## AIM
Provide the number of lines containing the word "joints", and nothing else.

* START *

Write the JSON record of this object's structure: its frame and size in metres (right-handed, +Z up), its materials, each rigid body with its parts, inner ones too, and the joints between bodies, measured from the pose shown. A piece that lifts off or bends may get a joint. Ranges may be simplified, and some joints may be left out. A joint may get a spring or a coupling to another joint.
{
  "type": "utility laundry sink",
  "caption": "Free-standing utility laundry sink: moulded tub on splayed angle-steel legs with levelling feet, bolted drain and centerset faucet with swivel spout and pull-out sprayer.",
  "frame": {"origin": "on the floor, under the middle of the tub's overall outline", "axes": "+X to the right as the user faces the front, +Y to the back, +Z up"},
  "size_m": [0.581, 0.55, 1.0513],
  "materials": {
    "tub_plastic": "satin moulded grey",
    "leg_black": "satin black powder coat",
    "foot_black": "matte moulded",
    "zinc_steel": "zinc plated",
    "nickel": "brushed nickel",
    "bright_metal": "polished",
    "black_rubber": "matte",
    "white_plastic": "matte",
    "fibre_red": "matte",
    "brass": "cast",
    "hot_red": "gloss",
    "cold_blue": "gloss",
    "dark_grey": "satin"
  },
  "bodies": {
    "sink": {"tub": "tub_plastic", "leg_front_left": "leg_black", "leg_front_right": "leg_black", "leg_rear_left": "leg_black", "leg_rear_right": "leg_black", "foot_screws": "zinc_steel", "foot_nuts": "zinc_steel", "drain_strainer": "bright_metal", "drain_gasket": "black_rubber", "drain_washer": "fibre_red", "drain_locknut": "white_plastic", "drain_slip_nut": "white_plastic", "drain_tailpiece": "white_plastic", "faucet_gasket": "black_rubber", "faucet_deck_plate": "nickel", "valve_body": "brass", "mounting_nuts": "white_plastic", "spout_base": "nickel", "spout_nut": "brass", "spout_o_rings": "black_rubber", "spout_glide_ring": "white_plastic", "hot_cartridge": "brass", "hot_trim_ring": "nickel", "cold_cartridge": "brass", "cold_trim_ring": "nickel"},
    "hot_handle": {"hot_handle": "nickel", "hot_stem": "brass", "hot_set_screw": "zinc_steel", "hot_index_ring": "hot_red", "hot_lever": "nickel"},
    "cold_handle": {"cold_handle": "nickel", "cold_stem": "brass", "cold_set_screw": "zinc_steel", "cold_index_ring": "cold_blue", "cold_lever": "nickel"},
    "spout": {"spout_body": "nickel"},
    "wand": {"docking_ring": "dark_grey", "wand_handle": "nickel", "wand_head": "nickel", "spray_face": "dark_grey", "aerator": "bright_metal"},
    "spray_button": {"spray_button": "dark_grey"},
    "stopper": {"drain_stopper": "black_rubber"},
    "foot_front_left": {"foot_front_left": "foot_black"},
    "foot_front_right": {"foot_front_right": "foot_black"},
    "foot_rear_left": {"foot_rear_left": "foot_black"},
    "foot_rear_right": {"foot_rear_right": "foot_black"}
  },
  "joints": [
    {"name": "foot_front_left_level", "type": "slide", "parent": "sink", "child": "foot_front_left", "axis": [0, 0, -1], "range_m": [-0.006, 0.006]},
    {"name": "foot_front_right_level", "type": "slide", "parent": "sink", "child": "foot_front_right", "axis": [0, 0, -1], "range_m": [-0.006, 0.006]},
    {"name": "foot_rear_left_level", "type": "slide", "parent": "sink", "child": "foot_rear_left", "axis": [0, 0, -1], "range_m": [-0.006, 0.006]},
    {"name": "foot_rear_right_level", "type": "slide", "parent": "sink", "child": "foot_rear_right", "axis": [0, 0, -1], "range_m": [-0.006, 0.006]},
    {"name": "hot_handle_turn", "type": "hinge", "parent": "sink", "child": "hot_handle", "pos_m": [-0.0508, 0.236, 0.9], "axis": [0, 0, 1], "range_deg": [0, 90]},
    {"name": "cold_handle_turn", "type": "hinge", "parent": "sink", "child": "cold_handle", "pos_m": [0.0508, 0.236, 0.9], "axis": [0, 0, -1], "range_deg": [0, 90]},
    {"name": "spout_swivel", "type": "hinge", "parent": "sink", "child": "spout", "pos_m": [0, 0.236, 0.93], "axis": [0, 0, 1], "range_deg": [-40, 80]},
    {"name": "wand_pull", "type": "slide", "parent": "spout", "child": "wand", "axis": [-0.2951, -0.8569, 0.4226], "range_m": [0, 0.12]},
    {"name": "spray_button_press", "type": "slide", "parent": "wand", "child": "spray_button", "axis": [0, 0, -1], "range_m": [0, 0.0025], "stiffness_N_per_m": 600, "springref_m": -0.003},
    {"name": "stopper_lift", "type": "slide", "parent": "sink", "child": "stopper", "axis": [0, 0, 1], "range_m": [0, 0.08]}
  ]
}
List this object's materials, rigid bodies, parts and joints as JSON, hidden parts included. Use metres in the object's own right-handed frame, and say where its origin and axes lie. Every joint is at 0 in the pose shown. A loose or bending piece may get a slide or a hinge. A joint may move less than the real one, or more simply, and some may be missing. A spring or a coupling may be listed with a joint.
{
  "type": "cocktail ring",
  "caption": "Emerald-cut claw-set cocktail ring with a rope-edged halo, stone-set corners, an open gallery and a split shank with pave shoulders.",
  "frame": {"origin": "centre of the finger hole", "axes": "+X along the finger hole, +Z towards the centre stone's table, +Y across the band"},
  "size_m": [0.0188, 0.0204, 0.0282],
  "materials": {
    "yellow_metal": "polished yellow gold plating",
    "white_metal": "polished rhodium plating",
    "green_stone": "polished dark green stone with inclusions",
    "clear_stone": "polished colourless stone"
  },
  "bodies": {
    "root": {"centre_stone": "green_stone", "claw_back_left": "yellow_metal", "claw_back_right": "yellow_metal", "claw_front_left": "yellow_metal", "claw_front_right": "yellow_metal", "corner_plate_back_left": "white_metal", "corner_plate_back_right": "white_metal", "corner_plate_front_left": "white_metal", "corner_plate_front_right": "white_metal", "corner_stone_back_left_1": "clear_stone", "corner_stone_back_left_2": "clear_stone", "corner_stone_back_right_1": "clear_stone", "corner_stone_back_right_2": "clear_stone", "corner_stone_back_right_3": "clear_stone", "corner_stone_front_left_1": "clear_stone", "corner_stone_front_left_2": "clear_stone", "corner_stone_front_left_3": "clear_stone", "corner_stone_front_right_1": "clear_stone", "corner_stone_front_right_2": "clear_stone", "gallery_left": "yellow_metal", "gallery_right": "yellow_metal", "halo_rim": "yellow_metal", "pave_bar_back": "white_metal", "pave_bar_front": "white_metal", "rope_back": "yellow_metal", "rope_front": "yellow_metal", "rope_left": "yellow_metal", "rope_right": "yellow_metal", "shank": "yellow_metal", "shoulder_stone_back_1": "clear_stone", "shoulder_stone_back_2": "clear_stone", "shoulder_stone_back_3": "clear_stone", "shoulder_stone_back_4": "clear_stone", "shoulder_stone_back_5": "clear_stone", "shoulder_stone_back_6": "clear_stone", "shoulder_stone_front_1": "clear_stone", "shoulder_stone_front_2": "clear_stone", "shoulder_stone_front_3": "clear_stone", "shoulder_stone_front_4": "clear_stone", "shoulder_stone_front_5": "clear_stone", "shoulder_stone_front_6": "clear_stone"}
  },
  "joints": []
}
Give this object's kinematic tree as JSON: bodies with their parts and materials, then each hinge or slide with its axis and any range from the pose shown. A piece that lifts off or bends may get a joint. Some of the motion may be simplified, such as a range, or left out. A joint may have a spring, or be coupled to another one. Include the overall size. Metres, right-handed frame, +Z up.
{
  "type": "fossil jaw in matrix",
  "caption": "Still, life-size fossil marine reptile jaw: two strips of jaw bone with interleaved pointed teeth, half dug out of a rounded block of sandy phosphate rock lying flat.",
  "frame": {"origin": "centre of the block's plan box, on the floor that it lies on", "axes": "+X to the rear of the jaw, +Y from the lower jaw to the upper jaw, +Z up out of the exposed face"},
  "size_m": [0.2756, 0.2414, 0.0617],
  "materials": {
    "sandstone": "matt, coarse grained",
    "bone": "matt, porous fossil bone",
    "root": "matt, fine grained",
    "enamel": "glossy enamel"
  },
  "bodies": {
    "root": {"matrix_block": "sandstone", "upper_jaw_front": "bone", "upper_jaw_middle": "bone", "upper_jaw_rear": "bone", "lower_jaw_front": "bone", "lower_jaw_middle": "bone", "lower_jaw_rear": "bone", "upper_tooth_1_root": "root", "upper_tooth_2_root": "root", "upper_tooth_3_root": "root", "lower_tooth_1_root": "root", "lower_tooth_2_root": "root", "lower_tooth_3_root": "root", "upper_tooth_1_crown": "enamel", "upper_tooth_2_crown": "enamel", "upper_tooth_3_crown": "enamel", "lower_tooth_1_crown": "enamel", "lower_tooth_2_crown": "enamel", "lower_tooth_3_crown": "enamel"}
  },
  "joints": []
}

* END *

## EXPECTED OUTPUT
5